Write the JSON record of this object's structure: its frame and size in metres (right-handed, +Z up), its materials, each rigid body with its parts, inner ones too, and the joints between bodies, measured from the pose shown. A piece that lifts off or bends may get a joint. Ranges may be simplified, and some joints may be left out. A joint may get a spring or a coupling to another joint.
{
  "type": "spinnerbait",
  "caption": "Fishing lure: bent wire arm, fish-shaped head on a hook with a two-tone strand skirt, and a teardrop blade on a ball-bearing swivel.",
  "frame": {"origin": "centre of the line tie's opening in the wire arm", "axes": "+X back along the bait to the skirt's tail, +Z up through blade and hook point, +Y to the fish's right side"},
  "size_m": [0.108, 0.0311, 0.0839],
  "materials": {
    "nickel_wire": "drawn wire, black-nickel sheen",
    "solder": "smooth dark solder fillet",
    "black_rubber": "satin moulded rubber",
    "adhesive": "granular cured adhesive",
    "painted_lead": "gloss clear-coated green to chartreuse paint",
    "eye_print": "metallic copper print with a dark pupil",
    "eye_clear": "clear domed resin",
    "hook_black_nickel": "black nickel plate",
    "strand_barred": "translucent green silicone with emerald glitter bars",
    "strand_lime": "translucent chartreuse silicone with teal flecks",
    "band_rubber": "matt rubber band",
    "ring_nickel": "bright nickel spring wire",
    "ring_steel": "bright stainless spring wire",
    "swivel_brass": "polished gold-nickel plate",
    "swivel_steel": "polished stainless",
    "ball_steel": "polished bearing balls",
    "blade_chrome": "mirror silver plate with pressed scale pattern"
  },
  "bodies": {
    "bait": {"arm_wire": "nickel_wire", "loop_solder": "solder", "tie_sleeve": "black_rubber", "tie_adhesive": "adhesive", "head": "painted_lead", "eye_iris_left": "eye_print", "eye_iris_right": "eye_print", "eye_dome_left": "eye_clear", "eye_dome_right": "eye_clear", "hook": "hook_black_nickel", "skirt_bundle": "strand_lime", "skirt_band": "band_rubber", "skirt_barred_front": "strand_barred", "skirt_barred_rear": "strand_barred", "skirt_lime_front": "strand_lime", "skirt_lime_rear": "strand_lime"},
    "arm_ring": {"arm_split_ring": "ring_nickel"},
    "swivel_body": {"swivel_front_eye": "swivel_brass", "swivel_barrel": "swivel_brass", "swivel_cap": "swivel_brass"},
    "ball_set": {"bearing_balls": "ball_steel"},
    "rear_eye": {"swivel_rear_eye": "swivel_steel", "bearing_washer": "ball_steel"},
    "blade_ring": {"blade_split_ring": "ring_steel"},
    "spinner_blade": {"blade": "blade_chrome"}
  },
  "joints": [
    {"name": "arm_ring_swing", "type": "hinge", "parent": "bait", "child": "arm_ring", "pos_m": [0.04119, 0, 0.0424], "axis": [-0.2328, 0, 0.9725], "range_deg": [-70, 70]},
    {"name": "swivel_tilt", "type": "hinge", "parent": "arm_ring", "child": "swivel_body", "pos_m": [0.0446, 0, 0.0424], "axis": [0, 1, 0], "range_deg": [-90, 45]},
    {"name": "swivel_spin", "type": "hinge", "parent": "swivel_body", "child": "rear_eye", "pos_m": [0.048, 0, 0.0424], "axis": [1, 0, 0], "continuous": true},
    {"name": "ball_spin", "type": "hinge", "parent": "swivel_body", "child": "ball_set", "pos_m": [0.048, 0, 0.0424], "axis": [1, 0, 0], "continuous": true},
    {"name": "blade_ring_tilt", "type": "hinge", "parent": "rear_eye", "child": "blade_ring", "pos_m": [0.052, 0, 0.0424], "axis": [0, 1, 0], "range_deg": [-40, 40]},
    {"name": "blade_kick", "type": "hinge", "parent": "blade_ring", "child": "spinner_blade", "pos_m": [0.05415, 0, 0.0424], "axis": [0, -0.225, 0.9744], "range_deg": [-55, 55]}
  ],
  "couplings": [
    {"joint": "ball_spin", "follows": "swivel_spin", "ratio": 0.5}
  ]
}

* * *

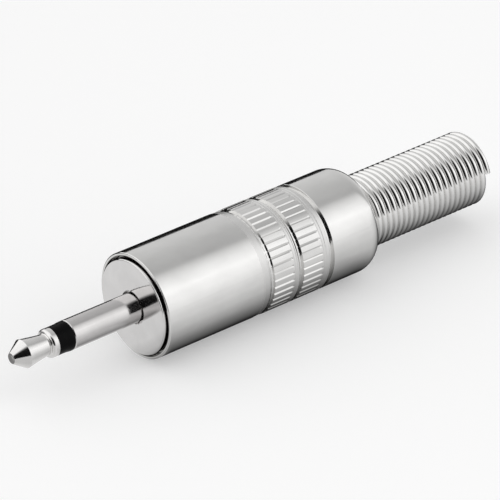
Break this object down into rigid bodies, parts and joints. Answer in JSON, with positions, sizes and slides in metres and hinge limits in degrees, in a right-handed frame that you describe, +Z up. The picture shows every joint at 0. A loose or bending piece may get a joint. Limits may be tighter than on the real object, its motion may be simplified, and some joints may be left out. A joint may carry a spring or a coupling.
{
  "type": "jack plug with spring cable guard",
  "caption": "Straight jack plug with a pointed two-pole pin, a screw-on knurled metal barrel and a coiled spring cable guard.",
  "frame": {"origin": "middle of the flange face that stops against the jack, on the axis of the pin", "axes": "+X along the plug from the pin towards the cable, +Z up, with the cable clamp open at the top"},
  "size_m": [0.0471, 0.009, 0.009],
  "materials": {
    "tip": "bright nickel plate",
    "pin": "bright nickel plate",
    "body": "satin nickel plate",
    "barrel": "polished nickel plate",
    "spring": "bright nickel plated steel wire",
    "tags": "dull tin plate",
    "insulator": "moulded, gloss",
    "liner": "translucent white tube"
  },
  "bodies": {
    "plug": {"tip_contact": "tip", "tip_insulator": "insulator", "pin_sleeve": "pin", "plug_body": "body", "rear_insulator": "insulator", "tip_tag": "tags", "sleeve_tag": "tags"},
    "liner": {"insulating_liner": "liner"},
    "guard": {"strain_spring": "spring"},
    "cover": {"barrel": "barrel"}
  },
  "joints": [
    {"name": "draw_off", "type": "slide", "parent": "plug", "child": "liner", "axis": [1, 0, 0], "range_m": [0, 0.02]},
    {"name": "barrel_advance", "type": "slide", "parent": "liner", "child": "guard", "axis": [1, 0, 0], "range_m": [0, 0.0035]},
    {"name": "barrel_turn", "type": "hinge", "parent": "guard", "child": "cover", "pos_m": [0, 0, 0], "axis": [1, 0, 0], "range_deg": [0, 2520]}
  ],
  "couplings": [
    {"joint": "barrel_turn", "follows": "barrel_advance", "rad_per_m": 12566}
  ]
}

What is expected →
All lines above with "JSON" in them should be returned.

Final result →
Write the JSON record of this object's structure: its frame and size in metres (right-handed, +Z up), its materials, each rigid body with its parts, inner ones too, and the joints between bodies, measured from the pose shown. A piece that lifts off or bends may get a joint. Ranges may be simplified, and some joints may be left out. A joint may get a spring or a coupling to another joint.
Break this object down into rigid bodies, parts and joints. Answer in JSON, with positions, sizes and slides in metres and hinge limits in degrees, in a right-handed frame that you describe, +Z up. The picture shows every joint at 0. A loose or bending piece may get a joint. Limits may be tighter than on the real object, its motion may be simplified, and some joints may be left out. A joint may carry a spring or a coupling.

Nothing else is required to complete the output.